> [The task]: Show all lines that include the string "Blender"; copy each one.

> [Entries shown]:
□ □ □ □ □

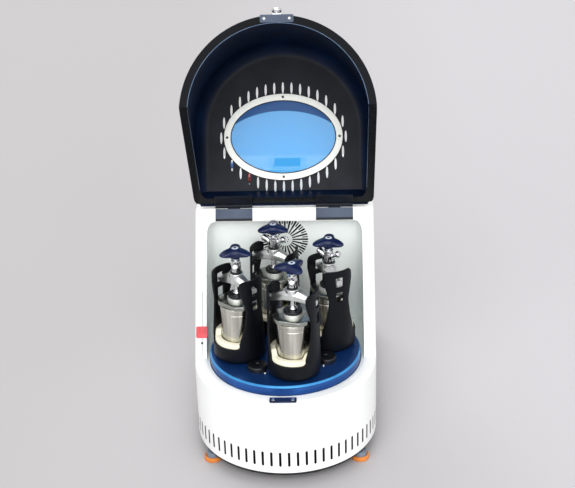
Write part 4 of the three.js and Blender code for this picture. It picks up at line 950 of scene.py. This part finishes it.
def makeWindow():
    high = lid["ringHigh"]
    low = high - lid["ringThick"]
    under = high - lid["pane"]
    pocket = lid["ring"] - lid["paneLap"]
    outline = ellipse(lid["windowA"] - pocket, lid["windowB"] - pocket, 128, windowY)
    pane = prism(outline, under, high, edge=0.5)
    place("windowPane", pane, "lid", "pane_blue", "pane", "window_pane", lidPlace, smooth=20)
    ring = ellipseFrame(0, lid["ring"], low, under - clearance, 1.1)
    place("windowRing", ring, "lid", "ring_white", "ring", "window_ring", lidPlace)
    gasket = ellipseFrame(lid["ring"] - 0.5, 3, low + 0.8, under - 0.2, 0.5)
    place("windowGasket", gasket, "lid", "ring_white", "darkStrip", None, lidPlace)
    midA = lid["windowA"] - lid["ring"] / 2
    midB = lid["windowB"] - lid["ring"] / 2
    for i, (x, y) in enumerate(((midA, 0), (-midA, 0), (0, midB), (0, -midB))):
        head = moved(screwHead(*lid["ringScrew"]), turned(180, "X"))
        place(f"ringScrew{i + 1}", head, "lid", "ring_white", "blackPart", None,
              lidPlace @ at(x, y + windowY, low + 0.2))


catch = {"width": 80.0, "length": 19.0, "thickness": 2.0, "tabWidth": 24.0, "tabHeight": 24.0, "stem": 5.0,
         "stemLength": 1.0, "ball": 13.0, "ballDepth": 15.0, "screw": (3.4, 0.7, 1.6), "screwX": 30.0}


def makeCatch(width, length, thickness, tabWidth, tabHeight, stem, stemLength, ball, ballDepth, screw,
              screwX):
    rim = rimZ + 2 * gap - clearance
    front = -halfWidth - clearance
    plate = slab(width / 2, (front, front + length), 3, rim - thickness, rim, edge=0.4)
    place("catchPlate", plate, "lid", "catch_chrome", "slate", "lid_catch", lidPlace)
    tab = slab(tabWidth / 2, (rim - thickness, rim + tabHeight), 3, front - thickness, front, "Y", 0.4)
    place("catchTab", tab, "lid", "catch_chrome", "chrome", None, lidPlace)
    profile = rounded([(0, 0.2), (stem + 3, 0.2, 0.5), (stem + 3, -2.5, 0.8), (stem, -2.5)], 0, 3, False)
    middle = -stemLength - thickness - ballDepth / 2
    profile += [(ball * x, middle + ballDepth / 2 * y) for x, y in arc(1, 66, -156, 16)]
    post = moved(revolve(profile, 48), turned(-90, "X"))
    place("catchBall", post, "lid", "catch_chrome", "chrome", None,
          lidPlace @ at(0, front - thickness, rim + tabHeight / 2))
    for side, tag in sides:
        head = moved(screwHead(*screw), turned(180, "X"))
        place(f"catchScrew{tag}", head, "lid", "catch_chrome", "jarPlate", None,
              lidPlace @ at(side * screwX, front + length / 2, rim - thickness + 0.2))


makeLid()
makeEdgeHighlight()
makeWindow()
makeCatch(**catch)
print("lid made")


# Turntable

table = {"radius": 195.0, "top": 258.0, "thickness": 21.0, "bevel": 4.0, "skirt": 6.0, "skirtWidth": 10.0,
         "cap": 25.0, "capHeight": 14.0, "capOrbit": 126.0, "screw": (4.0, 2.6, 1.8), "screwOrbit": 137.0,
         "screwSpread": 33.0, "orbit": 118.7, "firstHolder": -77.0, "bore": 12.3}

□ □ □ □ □

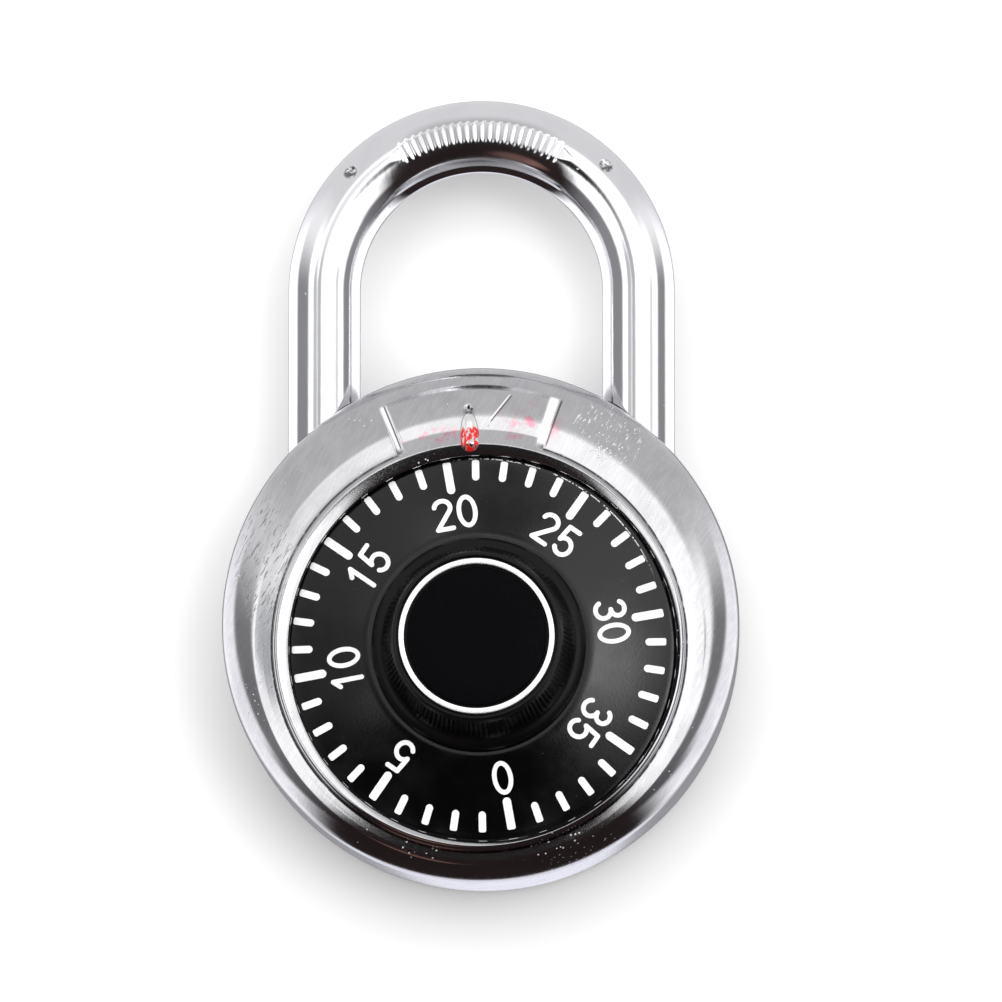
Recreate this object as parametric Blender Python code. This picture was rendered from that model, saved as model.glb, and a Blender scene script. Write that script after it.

□ □ □ □ □

> [Correct output]:
Write part 4 of the three.js and Blender code for this picture. It picks up at line 950 of scene.py. This part finishes it.
Recreate this object as parametric Blender Python code. This picture was rendered from that model, saved as model.glb, and a Blender scene script. Write that script after it.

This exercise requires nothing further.